[INSTRUCTIONS TO FOLLOW]: Below is a listing; restate from it, character for character, the lines beginning at the line holding "Vector(heart), rng, crystals)" and ending at the line holding "obj.parent = None", both included.

--- BEGIN DATA PROVIDED ---

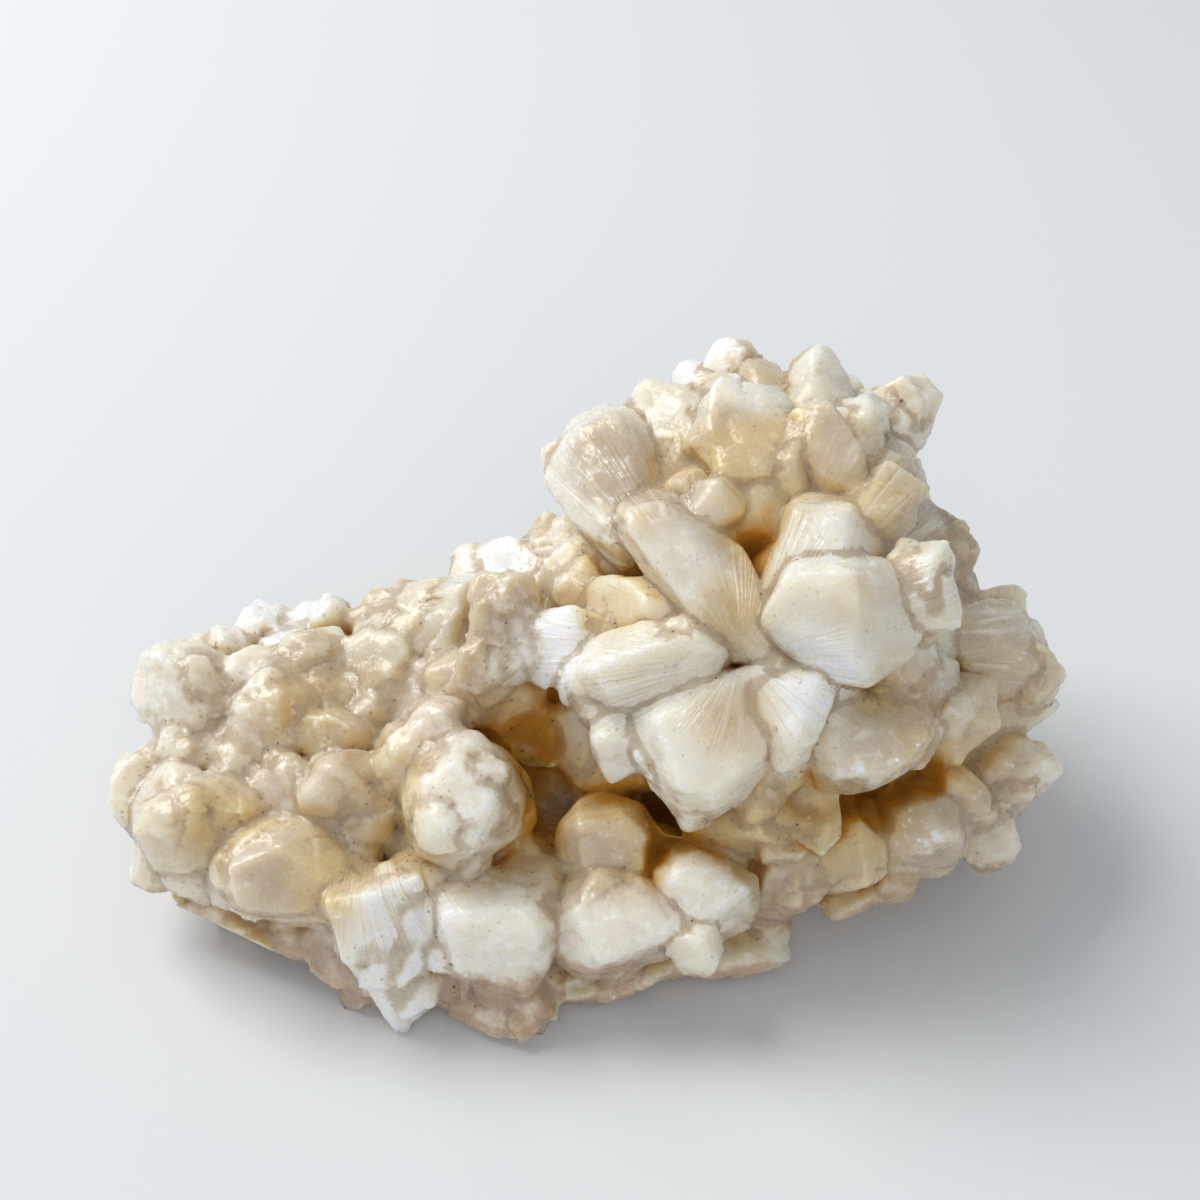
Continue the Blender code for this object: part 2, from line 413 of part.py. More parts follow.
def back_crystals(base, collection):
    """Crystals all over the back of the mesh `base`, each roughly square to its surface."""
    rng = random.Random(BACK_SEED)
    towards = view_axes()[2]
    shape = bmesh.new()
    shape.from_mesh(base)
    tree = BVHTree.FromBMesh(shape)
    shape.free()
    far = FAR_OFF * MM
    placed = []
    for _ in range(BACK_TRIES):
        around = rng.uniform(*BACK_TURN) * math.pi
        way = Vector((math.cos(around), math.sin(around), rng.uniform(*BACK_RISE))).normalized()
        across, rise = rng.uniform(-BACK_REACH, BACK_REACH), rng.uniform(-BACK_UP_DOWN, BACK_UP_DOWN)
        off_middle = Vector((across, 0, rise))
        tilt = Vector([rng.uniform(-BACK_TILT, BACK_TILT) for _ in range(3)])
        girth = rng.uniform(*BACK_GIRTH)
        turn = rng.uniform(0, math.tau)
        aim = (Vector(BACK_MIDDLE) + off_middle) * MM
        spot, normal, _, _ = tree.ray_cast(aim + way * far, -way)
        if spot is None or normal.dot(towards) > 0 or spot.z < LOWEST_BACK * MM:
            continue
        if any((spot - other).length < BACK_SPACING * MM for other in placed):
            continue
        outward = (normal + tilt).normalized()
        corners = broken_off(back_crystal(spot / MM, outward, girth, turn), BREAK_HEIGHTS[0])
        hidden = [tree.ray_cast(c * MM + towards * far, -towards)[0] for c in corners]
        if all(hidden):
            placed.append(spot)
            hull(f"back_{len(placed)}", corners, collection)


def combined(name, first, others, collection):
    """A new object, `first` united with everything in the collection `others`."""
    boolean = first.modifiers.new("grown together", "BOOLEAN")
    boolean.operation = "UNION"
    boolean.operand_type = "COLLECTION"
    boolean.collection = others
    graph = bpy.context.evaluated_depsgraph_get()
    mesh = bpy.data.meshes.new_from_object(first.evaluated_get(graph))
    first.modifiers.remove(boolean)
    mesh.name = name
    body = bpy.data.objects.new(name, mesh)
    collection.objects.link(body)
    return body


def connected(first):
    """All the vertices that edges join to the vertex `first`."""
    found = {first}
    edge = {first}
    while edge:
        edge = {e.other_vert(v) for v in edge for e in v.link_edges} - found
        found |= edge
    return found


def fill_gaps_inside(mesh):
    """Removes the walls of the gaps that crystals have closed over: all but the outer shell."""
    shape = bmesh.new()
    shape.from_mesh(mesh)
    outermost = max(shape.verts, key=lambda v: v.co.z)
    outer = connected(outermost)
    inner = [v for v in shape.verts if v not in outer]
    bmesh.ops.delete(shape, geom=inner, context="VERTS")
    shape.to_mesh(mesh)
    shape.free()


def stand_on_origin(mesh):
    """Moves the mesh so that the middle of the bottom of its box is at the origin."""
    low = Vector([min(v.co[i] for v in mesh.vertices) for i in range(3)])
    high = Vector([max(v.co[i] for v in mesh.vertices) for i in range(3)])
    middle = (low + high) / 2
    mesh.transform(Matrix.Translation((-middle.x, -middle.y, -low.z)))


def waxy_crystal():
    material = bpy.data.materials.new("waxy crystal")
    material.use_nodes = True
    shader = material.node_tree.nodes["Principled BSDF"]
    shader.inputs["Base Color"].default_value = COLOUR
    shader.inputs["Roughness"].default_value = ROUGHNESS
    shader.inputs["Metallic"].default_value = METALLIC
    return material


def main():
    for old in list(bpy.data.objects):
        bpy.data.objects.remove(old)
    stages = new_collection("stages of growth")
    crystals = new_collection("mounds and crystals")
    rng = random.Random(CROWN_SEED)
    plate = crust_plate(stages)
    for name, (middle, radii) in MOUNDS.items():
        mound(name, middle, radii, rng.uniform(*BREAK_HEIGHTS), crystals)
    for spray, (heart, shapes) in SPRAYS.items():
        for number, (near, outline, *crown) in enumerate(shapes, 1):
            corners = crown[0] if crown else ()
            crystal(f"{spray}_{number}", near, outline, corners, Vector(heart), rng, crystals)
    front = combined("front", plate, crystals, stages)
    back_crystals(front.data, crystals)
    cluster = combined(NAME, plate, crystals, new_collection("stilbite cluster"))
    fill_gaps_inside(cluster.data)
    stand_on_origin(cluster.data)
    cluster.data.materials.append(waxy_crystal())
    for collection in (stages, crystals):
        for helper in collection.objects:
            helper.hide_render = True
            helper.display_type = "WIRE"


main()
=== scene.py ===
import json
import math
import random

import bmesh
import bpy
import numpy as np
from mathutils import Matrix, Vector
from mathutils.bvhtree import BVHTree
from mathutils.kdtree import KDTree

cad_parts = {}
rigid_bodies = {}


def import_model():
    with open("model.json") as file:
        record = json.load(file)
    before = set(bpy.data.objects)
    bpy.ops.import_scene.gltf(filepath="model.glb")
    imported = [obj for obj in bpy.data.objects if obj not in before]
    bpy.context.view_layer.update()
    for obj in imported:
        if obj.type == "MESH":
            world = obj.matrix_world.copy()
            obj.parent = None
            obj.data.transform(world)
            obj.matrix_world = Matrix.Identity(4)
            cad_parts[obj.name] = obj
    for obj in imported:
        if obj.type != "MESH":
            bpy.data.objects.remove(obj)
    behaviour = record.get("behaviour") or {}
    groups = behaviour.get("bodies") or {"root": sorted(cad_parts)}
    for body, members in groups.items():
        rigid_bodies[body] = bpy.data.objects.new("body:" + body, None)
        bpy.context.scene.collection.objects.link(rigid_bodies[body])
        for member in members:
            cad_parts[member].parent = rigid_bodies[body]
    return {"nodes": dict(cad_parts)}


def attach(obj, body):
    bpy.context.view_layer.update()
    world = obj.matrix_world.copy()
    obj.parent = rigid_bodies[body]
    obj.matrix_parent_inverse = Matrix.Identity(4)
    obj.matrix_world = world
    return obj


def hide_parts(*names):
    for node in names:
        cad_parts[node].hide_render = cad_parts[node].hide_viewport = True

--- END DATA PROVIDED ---

[THE SOLUTION]:
            crystal(f"{spray}_{number}", near, outline, corners, Vector(heart), rng, crystals)
    front = combined("front", plate, crystals, stages)
    back_crystals(front.data, crystals)
    cluster = combined(NAME, plate, crystals, new_collection("stilbite cluster"))
    fill_gaps_inside(cluster.data)
    stand_on_origin(cluster.data)
    cluster.data.materials.append(waxy_crystal())
    for collection in (stages, crystals):
        for helper in collection.objects:
            helper.hide_render = True
            helper.display_type = "WIRE"


main()
=== scene.py ===
import json
import math
import random

import bmesh
import bpy
import numpy as np
from mathutils import Matrix, Vector
from mathutils.bvhtree import BVHTree
from mathutils.kdtree import KDTree

cad_parts = {}
rigid_bodies = {}


def import_model():
    with open("model.json") as file:
        record = json.load(file)
    before = set(bpy.data.objects)
    bpy.ops.import_scene.gltf(filepath="model.glb")
    imported = [obj for obj in bpy.data.objects if obj not in before]
    bpy.context.view_layer.update()
    for obj in imported:
        if obj.type == "MESH":
            world = obj.matrix_world.copy()
            obj.parent = None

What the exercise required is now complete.